The academic road trip took teams of like-minded researchers across America to interview consumers about their shopping habits and materialistic dreams.
“For me and the others who participated, it opened up the worlds of both qualitative research and visual methods,” says Belk, who established his international reputation with that study.
He later took the research and turned it into Possessions and the Extended Self, his seminal 1988 paper positing the idea that in today’s mainstream society belongings shape identities as much as, if not more so than, life experiences.
To accommodate the impact of the digital age on consumer behaviour in the 25 years since he published his report, in 2013 Belk provided an update for the Journal of Consumer Research.
“So much of what we do is digital now,” says Belk, presently co-editing a book on the sharing economy and its impact on marketing. “We no longer have a drawer of old love letters, we have texts. And we no longer have a photo album, we have a social media page and timeline and so forth.
“The question is, do these things really become a part of us? Do you become attached to your smartphone which does so many things for you? Or does the fact that you can post things to the cloud make it less of an attachment? And what happens when you can trade up?”
To answer these questions and more, come the fall Belk will teach a consumer behaviour class to students who have signed up for the new Master of Marketing degree program at Schulich, the first of its kind in Canada and specifically designed to train university graduates in professional marketing skills. Classes begin in September.

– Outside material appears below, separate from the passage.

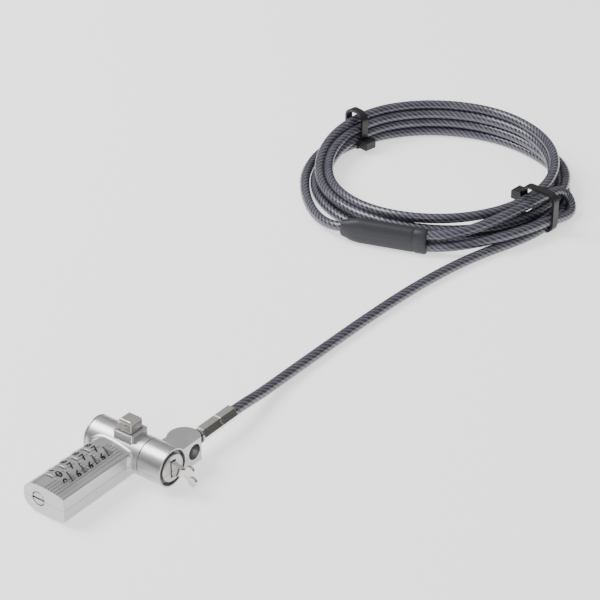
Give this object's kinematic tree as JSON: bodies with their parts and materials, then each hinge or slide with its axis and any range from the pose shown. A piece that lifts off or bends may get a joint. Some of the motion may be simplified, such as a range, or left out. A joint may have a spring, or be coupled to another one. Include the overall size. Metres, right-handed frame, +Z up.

Topics for discussion will include the rise of robotics as brand mascots, anthropomorphism in product design, inconspicuous luxury, gift giving and collecting, to name a few of the subjects topping Belk’s own to-do list right now.
Each is an idea for an academic paper (or two or three) Belk plans to work on over the summer. He will be busy. But too busy to be buying stuff? Don’t count on it.
“I have already bought four new pairs of jeans – different colours – for the summer at Uniqlo … and of course more books from Amazon for my research. I don’t much enjoy shopping,” Belk says. But like the rest of us, he just can’t help it.